Remembering Prof Sylwester Gogolewski

Prof Gogolewski worked on bioresorbable polymers at AO Research Institute Davos (ARI) for nearly two decades. He passed away on October 10, 2024, in Poland.

Gogolewski was born in Warsaw, Poland, in 1936. He received his master’s degree from the University of Lodz, where he specialized in chemistry. His doctoral dissertation dealt with nylon and his habilitation with the crystallization of polyamides. He later became associate professor and head of the Polymer Department at the Technical University of Zielona Góra, Poland. In 1980, he became a visiting professor at the Department of Polymer Chemistry at the University of Groningen, the Netherlands, working on vascular prostheses and polyurethanes. In 1983, he joined a Swedish R&D company in the French-speaking part of Switzerland.  

He joined the Laboratory for Experimental Surgery (LECD, now ARI) in 1988, tasked by Stephan Perren to research and develop resorbable materials for fracture treatment.
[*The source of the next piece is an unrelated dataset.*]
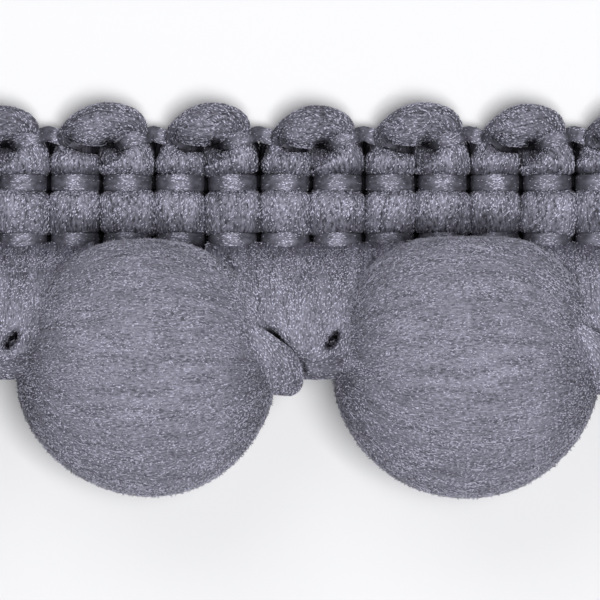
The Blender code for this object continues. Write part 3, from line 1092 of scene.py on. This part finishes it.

He first studied polylactides as candidates to replace internal fixation devices and as bone substitute materials, membranes, and scaffolds for tissue engineering purposes. In his later years in Davos, his attention turned again to polyurethanes. He also studied elastomeric enriched biodegradable polyurethane sponges for critical bone defects and microporous polyurethane membranes for tissue engineering.

Gogolewski published 150 peer-reviewed papers in leading orthopedic and biomaterials journals. The broad scope of resorbable polymers for possible use in fracture fixation had just started in the early 1990s, and Gogolewski’s essential scientific work at ARI on designing polymers (from bulk material to membranes to porous scaffolds) to adjunct use to metals is still highly referenced today. Unfortunately, translation to the clinics was much slower than expected.   

ARI Director Geoff Richards shared his memories of Gogolewski: “Sylwester was proud to introduce me to Poland 20 years ago, where he showed me around the beautiful city of Krakow and took me on a trip to Auschwitz, which left a permanent memory. We then went to the Polish Biomaterials Society in Rytro, where we both presented and networked. Several years later Sylwester helped me to affiliate the Polish Biomaterials Society with the European Society for Biomaterials. After his retirement from ARI in 2007, he moved back to Zielona Góra, where he was still active and worked at the university’s Department of Biomedical Engineering, giving courses on biomaterials for biomedical engineering students. He had a long life and kept up his interest in biomaterials until he could no longer work. I wish condolences to his family and friends.”